I have been a p38 fan since my youth. I have seen one up close in Belton, MO at a place called Big Irons many years ago. Never realized how huge a plane it is. I have since seen one fly at an airshow a few years back at the Kansas City Downtown Airport. What a treat!! Love the Mustangs, T-bolts, etc., but have a sweet spot for the P38. The movie " A Guy Named Joe" has some great footage of some early P38's in flight and on the ground.


----------



## Flyboy2 (Feb 19, 2009)

Just some pictures I took of some P-38's at two consecutive years during the Nellis Aviation Nation airshow. The second one is the P-38 that was trapped in ice and was fished out... pretty cool stuff


----------



## evangilder (Feb 20, 2009)

The one recovered from the ice is "Glacier Girl". It's featured in the flight of three in my shots. The Red Bull P-38 was Left Gardner's "White Lightning" before.
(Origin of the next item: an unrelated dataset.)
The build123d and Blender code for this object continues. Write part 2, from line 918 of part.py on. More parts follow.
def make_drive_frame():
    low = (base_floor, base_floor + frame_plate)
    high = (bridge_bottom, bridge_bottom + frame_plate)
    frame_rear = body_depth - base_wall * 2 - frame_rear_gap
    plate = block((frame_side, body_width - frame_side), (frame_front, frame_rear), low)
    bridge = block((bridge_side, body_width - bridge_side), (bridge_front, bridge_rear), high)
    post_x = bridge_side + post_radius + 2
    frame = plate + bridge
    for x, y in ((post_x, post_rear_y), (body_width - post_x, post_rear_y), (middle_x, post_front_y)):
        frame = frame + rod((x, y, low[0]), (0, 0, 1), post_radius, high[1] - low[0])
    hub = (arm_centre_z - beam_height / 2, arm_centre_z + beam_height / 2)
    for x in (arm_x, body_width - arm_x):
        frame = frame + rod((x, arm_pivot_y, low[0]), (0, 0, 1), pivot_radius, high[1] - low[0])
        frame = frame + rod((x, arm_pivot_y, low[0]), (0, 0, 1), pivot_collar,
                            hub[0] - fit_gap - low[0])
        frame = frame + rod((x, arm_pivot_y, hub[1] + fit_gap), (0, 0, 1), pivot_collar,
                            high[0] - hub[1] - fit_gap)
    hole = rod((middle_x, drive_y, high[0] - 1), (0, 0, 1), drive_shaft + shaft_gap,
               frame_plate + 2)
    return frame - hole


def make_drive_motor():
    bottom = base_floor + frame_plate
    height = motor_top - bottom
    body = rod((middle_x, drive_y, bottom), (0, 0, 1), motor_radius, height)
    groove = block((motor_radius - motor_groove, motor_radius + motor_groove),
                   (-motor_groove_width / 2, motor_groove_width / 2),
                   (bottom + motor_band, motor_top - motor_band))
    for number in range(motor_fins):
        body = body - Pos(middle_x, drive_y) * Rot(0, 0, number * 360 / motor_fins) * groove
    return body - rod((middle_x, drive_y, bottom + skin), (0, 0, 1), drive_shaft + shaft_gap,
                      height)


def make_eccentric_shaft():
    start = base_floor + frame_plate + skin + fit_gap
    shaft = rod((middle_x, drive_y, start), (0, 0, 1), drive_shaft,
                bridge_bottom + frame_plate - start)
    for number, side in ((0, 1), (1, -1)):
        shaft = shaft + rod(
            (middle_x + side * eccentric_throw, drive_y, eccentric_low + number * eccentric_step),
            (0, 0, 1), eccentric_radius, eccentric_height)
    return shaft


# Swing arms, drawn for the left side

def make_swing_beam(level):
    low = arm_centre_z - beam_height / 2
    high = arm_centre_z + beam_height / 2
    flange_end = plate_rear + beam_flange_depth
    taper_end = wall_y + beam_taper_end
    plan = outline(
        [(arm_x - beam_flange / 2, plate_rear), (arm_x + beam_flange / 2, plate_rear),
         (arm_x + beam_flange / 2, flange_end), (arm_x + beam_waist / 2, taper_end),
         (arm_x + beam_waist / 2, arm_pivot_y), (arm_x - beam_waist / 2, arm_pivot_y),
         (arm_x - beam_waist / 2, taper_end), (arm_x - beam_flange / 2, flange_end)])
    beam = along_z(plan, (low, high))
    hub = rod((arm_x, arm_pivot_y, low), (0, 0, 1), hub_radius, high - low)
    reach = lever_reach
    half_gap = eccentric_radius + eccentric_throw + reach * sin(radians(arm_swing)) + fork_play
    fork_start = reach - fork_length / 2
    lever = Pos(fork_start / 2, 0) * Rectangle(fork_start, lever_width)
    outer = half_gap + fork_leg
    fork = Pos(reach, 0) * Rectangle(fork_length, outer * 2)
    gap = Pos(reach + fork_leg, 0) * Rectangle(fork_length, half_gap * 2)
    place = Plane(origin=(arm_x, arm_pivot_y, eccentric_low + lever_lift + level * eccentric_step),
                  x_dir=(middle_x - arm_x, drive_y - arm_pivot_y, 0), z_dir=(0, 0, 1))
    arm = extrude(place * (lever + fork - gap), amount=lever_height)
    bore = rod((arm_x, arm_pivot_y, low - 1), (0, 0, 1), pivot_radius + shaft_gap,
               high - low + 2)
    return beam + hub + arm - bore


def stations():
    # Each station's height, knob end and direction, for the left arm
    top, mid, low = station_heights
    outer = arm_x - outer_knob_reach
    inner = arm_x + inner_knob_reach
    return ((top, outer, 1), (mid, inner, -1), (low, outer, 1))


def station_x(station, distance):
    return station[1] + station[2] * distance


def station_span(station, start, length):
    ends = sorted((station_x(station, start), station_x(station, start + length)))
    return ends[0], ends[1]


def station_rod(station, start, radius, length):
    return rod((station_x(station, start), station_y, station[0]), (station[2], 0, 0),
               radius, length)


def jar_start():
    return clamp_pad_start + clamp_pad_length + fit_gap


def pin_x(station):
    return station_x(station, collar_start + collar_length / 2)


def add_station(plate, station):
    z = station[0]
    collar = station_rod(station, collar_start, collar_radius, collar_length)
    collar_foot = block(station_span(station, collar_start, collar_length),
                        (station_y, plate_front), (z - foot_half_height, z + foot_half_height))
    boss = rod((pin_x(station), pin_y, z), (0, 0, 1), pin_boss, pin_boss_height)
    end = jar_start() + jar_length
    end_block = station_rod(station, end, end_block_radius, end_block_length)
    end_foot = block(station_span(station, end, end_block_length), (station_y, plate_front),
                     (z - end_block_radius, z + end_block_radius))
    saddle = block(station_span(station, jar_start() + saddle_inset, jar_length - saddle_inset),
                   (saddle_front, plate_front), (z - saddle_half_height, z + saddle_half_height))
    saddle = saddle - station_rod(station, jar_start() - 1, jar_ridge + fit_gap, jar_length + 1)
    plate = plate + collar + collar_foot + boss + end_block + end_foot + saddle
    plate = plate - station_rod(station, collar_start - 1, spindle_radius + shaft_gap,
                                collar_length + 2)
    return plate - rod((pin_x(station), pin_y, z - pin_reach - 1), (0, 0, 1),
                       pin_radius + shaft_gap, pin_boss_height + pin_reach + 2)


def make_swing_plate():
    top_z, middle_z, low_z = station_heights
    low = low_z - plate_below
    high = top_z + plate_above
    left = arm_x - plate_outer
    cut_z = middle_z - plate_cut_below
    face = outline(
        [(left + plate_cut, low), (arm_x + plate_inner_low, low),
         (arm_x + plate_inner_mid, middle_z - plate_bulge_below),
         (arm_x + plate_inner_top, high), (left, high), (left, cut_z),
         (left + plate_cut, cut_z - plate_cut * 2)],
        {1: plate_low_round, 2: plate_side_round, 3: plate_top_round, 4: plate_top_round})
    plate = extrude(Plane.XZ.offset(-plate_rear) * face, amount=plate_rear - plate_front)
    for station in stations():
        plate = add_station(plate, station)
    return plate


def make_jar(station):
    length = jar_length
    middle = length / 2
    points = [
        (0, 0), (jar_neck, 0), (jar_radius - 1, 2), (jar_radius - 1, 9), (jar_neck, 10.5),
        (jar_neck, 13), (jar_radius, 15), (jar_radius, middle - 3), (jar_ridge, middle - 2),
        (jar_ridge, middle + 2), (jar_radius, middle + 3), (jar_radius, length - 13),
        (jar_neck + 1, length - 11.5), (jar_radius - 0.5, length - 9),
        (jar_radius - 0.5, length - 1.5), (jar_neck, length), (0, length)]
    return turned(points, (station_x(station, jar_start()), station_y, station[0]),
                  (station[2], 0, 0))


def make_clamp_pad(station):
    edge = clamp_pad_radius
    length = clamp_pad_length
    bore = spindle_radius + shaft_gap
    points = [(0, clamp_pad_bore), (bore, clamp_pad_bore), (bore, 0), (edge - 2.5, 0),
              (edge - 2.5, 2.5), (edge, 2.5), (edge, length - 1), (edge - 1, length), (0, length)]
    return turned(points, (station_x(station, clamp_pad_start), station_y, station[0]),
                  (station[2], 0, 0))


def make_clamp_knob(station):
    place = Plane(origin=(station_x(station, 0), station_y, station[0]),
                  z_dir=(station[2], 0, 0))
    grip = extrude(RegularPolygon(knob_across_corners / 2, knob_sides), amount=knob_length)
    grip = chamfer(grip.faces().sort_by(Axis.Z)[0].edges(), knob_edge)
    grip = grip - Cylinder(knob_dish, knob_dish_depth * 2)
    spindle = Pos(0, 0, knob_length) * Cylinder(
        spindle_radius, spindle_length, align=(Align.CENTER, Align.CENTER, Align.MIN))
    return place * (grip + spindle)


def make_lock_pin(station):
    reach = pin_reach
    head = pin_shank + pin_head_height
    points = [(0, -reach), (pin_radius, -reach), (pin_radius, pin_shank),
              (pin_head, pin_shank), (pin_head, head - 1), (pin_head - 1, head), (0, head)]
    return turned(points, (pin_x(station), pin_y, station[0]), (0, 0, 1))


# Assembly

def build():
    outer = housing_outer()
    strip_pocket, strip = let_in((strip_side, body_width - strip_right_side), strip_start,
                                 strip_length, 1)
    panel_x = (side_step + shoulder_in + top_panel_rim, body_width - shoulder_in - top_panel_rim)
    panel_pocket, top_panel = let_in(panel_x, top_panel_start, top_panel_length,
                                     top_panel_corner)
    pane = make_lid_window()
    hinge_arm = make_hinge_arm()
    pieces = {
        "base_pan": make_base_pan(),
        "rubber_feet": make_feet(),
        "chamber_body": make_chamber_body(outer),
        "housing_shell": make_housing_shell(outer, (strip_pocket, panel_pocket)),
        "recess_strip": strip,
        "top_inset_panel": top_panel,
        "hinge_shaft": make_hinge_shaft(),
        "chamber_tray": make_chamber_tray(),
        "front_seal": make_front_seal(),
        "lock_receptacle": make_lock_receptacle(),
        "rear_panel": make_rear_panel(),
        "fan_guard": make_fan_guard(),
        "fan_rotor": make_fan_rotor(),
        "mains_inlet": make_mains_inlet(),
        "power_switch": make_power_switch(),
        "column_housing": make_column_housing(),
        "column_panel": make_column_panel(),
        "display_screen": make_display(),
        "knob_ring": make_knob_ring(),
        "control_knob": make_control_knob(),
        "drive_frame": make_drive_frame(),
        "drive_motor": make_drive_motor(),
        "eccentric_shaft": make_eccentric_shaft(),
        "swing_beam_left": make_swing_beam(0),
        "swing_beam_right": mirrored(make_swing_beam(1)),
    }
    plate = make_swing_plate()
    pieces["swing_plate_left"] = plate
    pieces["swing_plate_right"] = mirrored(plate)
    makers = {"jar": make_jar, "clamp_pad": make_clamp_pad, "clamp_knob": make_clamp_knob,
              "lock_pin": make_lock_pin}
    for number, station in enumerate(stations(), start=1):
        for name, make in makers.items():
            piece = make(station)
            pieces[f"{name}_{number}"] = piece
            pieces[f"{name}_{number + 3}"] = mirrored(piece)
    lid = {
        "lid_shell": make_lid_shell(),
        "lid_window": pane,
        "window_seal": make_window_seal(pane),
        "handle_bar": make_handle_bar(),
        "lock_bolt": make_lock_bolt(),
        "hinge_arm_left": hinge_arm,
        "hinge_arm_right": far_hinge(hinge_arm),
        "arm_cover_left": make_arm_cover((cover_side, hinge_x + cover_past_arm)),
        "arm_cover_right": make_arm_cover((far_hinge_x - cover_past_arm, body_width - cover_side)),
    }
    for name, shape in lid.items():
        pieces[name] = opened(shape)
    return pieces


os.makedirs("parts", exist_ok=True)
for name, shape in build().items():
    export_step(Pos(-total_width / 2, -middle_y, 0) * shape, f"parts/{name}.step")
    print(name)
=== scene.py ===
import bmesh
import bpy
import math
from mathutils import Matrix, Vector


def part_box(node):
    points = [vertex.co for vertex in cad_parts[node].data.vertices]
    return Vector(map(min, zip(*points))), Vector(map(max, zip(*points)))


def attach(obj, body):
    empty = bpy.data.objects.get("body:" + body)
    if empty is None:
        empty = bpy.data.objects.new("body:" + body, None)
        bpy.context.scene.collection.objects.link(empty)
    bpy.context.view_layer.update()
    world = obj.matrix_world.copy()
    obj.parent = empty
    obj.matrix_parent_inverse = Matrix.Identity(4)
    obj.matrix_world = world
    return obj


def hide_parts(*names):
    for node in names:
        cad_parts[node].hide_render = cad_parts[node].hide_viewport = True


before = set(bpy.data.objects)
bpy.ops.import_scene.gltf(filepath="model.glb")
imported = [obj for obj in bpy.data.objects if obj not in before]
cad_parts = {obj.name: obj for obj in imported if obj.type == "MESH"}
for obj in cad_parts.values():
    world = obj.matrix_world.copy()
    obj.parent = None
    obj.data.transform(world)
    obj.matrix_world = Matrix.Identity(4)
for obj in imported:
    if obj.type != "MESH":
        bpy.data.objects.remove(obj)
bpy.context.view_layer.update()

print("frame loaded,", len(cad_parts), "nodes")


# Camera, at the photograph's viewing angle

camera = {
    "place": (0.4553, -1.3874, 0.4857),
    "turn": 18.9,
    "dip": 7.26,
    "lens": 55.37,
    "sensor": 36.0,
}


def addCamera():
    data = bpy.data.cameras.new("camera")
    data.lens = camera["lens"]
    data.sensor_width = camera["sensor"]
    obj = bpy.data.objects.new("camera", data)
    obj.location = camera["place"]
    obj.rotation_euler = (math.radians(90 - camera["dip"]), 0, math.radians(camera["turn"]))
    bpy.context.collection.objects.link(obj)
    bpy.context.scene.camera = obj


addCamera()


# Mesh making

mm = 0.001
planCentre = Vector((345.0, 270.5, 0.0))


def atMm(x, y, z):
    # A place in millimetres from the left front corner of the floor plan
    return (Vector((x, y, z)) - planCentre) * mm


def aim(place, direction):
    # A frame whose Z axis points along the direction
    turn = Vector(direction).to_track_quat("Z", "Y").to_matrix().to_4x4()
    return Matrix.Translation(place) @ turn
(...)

Here is an older shot from back in the day when the CAF SoCal Wing had Jack Croul's Lightning in the hangar.


----------



## ONE_HELLCAT (Feb 21, 2009)

Man, missed it by four years. My dad would've loved it.


----------



## FLYBOYJ (Feb 21, 2009)

Hey Eric, you look at home in that cockpit!


----------



## syscom3 (Feb 21, 2009)

Heres some of my P38 pics


----------



## Flyboy2 (Feb 21, 2009)

> The one recovered from the ice is "Glacier Girl". It's featured in the flight of three in my shots. The Red Bull P-38 was Left Gardner's "White Lightning" before.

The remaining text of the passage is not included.